Computational Balance in Sparse Models: Traditional sparse models use the same size and structure for each expert, with computational balance achieved through equal computation and flow of examples to each expert. All-to-all shuffle performance across accelerators is crucial for all sparse models to quickly route data between different parts of the models.
Dynamic Computational Costs: Instead of fixed computational costs, varying the computational cost of different pieces of the model can improve efficiency. Smaller experts with less computation can handle simpler examples, while larger experts with more computation can handle difficult situations. Experts may have different computational structures, from simple one-layer models to complex multi-layered structures.
Mapping Dynamic Computational Costs onto Hardware: Mapping larger and computationally expensive experts onto more chips can optimize hardware resource allocation. For example, a complex expert might be allocated to 16 chips, while a simpler expert might be allocated to only one chip.

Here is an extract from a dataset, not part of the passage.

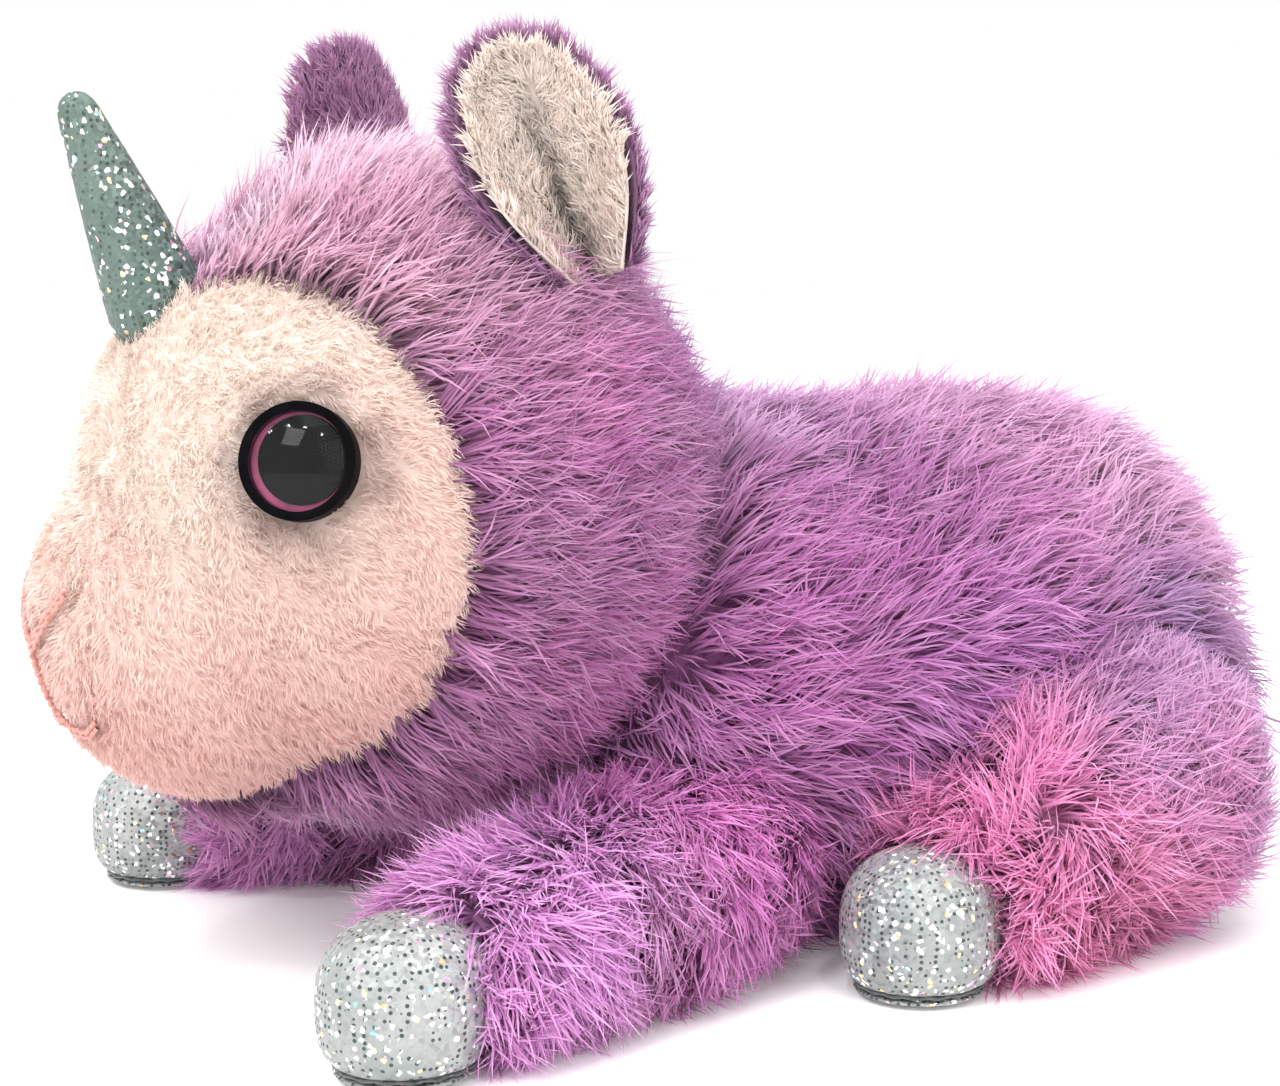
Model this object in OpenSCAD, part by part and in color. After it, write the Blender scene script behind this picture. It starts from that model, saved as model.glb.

00:13:35 Trends and Considerations for Computer Architects and System Builders in Machine Learning
Key Takeaways for Computer Architects and System Builders: Connectivity of accelerators, bandwidth, and latency are crucial for training large models using many chips. Scale matters for both training and inference. Sparse models strain memory capacity and demand efficient routing. ML software must facilitate expressing complex models beyond regular dense computations. Power, sustainability, and reliability are key considerations.
Trends in Machine Learning Models: Moving away from separate models for different tasks towards single models that generalize across many tasks. Transitioning from dense models to more efficient sparse models. Expanding beyond single modality models to models that can handle multiple modalities as inputs and outputs.
CO2 Emissions in Machine Learning Training: Misinformation regarding CO2 emissions in machine learning training is prevalent. Accurate data reveals that CO2 emissions from training a single NLP model using efficient hardware and the discovered transformer model are significantly lower than previously estimated.
System Design Considerations for Gen-AI: Need to change how we think about system design end-to-end to meet the challenges and opportunities of Gen-AI. Focus on system good put, considering the entire system’s efficiency and effectiveness, not just individual components. Design systems that can adapt to changing model architectures and resource requirements dynamically. Consider power, sustainability, and reliability as key design constraints.
00:20:52 Redefining Computing Infrastructure for Machine Learning
Key Challenges in Computing Infrastructure for Machine Learning: The rapidly increasing demand for computing power, reliability, and carbon dioxide equivalents requires new design approaches.
Exponential Growth in Model Parameters: The number of dense parameter models has grown 10x per year over the past several years, leading to a surge in computation costs.
Conventional Wisdom Thrown Out the Window: Traditional assumptions about general-purpose compute being sufficient for all computations no longer hold true.
TPUs and Specialized Hardware Innovations: TPUs and other specialized hardware architectures have emerged to meet the unique demands of machine learning.
TPU Innovations: High-bandwidth synchronous interconnect for direct connectivity between computing units. Liquid cooling for improved power efficiency. Specialized data representations for optimized performance. Optical circuit switching for reliable large-scale computer connectivity. Hardware for efficient scatter-gather operations and dense matrix multiplications. High-bandwidth memory stacked on top of compute units for low latency and high bandwidth.
Overall Impact: Specialized hardware architectures like TPUs have enabled 10x to 100x improvements in system efficiency, considering performance, power, and cost.
Conclusion: Machine learning has revolutionized computing infrastructure, leading to radically different systems compared to traditional general-purpose compute.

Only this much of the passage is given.